In the same filing, Orange County counsel said the county has agreed to the city’s proposal to move all remaining illegal immigrants at Ramanda to Crossroads and that the city has informed the county that it will remove all remaining illegal immigrants at Crossroads by the end of the year.

Given the new developments, the county has agreed to cede its legal action against the two hotels in the case, which is the county’s sole remaining state court challenge against the city’s shelter practice, according to a Sept. 16 court filing.

New York City remains a defendant in the case.
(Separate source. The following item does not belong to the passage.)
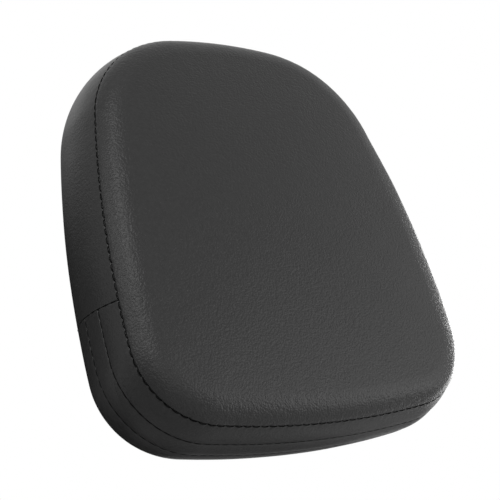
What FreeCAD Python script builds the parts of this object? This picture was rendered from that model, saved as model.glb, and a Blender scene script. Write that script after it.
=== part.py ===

New York state allocated $25 million in the 2024 budget to relocate about 4,400 willing illegal immigrants—who have already applied for asylum—to rental apartments outside the city.
Dubbed the Migrant Relocation Assistance program, it has five cooperating counties upstate and on Long Island: Albany, Erie, Monroe, Westchester, and Suffolk.
In August 2023, the state advanced $250 million to New York City to shelter and provide various services to illegal immigrants.
A recent audit by the city comptroller’s office found that the city overpaid upstate hotels and other subcontractors by millions of dollars for sheltering illegal immigrants in May 2023 and June 2023.
According to the audit report, the city responded that many “overpayments” to subcontractors were for valid reasons. For example, it stated that it purchased food and hotel rooms beyond what was immediately needed in preparation for a likely sudden influx.